* _3D code data_
- - -
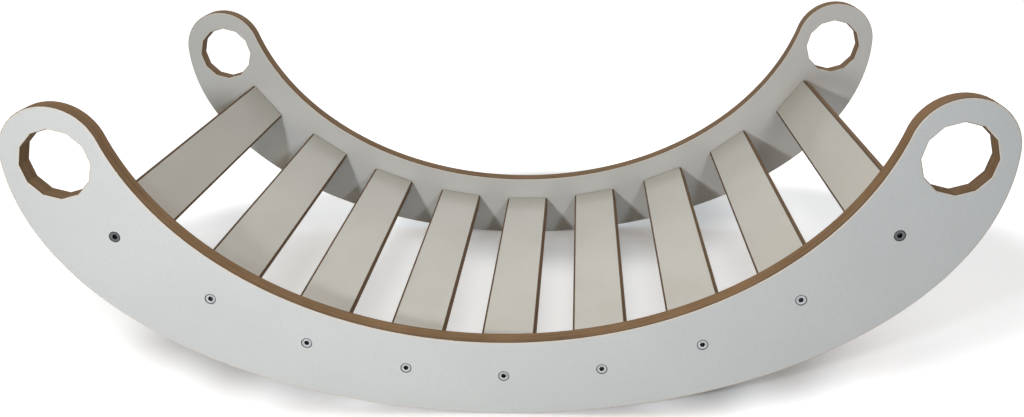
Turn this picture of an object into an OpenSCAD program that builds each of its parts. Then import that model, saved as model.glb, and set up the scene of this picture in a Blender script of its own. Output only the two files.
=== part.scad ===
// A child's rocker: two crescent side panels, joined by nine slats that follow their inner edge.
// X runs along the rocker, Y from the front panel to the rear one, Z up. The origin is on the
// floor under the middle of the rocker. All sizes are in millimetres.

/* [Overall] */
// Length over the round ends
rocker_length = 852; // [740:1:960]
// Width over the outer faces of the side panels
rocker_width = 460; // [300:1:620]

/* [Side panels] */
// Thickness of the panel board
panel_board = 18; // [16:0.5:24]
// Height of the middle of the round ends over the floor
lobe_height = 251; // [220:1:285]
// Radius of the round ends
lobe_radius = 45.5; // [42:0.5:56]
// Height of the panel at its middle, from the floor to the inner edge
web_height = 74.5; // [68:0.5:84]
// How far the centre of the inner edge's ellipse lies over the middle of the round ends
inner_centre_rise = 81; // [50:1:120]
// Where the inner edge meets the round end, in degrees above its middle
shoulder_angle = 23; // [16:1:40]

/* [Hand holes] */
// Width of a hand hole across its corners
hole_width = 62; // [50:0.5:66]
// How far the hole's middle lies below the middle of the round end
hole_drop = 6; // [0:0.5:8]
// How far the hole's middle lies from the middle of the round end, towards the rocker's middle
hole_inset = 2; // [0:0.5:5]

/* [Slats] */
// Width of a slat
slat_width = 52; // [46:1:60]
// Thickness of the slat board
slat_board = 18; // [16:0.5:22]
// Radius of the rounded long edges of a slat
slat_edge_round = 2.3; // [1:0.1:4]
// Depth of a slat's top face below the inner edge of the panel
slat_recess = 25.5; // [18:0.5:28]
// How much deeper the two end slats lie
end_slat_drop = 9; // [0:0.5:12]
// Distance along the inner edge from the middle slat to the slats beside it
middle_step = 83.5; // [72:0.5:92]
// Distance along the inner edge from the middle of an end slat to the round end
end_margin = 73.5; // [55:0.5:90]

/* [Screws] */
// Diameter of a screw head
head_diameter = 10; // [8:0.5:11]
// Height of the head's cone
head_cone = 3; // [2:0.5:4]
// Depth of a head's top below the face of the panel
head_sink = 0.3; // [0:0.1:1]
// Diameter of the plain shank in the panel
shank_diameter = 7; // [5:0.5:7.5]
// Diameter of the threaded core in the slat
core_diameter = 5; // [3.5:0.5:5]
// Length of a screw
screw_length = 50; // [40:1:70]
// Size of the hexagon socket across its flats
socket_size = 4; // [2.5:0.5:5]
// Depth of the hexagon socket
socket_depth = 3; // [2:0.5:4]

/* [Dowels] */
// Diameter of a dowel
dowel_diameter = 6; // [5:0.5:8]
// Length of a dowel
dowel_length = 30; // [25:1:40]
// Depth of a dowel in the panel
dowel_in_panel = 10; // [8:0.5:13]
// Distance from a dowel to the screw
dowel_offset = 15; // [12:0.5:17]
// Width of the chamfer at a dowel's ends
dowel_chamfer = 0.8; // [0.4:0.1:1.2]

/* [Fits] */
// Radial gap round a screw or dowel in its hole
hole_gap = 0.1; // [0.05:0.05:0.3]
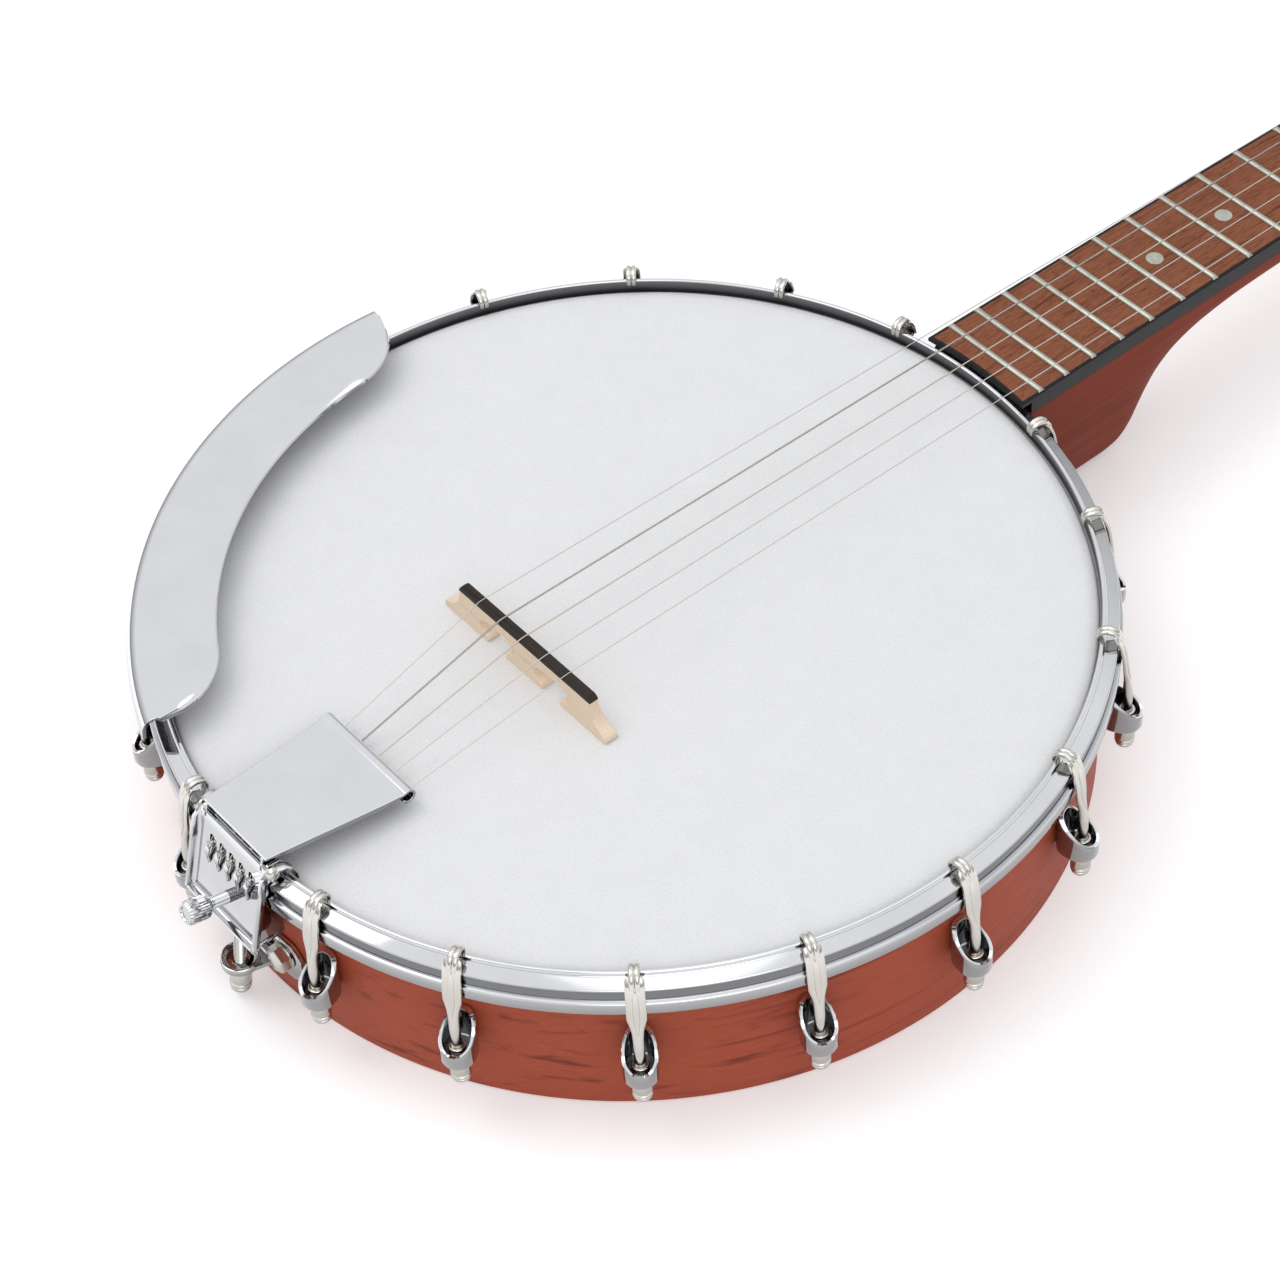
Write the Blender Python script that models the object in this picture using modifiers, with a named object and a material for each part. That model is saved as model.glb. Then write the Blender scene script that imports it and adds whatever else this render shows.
- - -
Restate the whole of the material exactly.

* _ANSWER IN FULL_
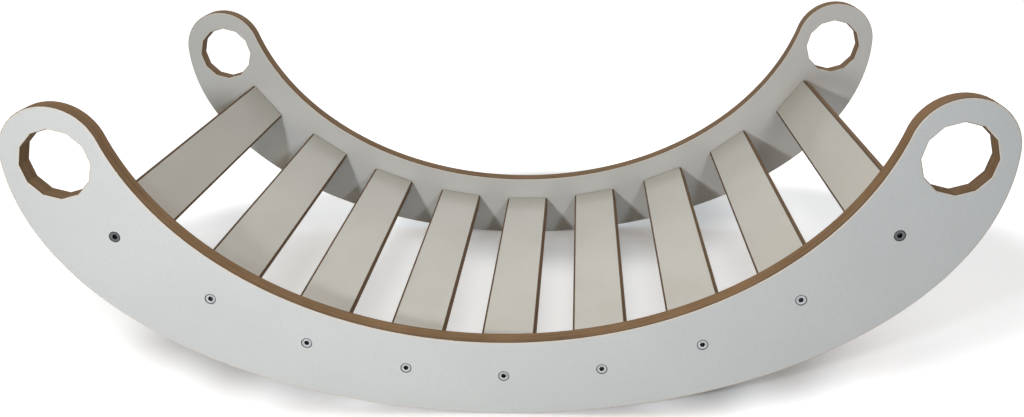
Turn this picture of an object into an OpenSCAD program that builds each of its parts. Then import that model, saved as model.glb, and set up the scene of this picture in a Blender script of its own. Output only the two files.
=== part.scad ===
// A child's rocker: two crescent side panels, joined by nine slats that follow their inner edge.
// X runs along the rocker, Y from the front panel to the rear one, Z up. The origin is on the
// floor under the middle of the rocker. All sizes are in millimetres.

/* [Overall] */
// Length over the round ends
rocker_length = 852; // [740:1:960]
// Width over the outer faces of the side panels
rocker_width = 460; // [300:1:620]

/* [Side panels] */
// Thickness of the panel board
panel_board = 18; // [16:0.5:24]
// Height of the middle of the round ends over the floor
lobe_height = 251; // [220:1:285]
// Radius of the round ends
lobe_radius = 45.5; // [42:0.5:56]
// Height of the panel at its middle, from the floor to the inner edge
web_height = 74.5; // [68:0.5:84]
// How far the centre of the inner edge's ellipse lies over the middle of the round ends
inner_centre_rise = 81; // [50:1:120]
// Where the inner edge meets the round end, in degrees above its middle
shoulder_angle = 23; // [16:1:40]

/* [Hand holes] */
// Width of a hand hole across its corners
hole_width = 62; // [50:0.5:66]
// How far the hole's middle lies below the middle of the round end
hole_drop = 6; // [0:0.5:8]
// How far the hole's middle lies from the middle of the round end, towards the rocker's middle
hole_inset = 2; // [0:0.5:5]

/* [Slats] */
// Width of a slat
slat_width = 52; // [46:1:60]
// Thickness of the slat board
slat_board = 18; // [16:0.5:22]
// Radius of the rounded long edges of a slat
slat_edge_round = 2.3; // [1:0.1:4]
// Depth of a slat's top face below the inner edge of the panel
slat_recess = 25.5; // [18:0.5:28]
// How much deeper the two end slats lie
end_slat_drop = 9; // [0:0.5:12]
// Distance along the inner edge from the middle slat to the slats beside it
middle_step = 83.5; // [72:0.5:92]
// Distance along the inner edge from the middle of an end slat to the round end
end_margin = 73.5; // [55:0.5:90]

/* [Screws] */
// Diameter of a screw head
head_diameter = 10; // [8:0.5:11]
// Height of the head's cone
head_cone = 3; // [2:0.5:4]
// Depth of a head's top below the face of the panel
head_sink = 0.3; // [0:0.1:1]
// Diameter of the plain shank in the panel
shank_diameter = 7; // [5:0.5:7.5]
// Diameter of the threaded core in the slat
core_diameter = 5; // [3.5:0.5:5]
// Length of a screw
screw_length = 50; // [40:1:70]
// Size of the hexagon socket across its flats
socket_size = 4; // [2.5:0.5:5]
// Depth of the hexagon socket
socket_depth = 3; // [2:0.5:4]

/* [Dowels] */
// Diameter of a dowel
dowel_diameter = 6; // [5:0.5:8]
// Length of a dowel
dowel_length = 30; // [25:1:40]
// Depth of a dowel in the panel
dowel_in_panel = 10; // [8:0.5:13]
// Distance from a dowel to the screw
dowel_offset = 15; // [12:0.5:17]
// Width of the chamfer at a dowel's ends
dowel_chamfer = 0.8; // [0.4:0.1:1.2]

/* [Fits] */
// Radial gap round a screw or dowel in its hole
hole_gap = 0.1; // [0.05:0.05:0.3]
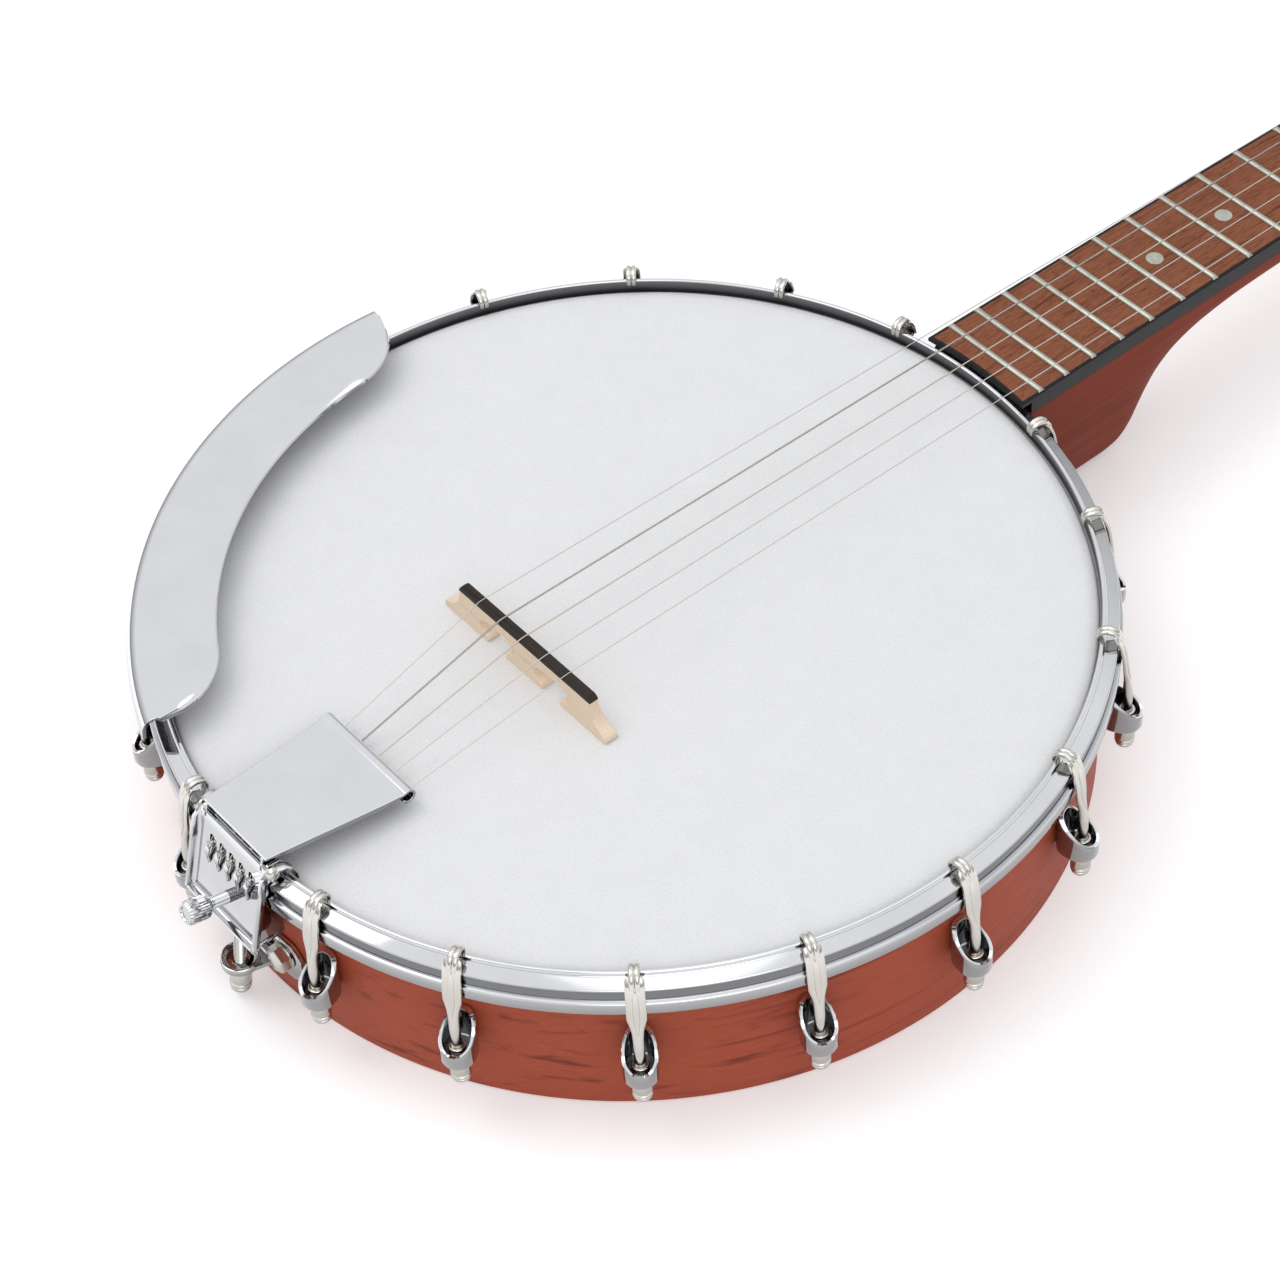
Write the Blender Python script that models the object in this picture using modifiers, with a named object and a material for each part. That model is saved as model.glb. Then write the Blender scene script that imports it and adds whatever else this render shows.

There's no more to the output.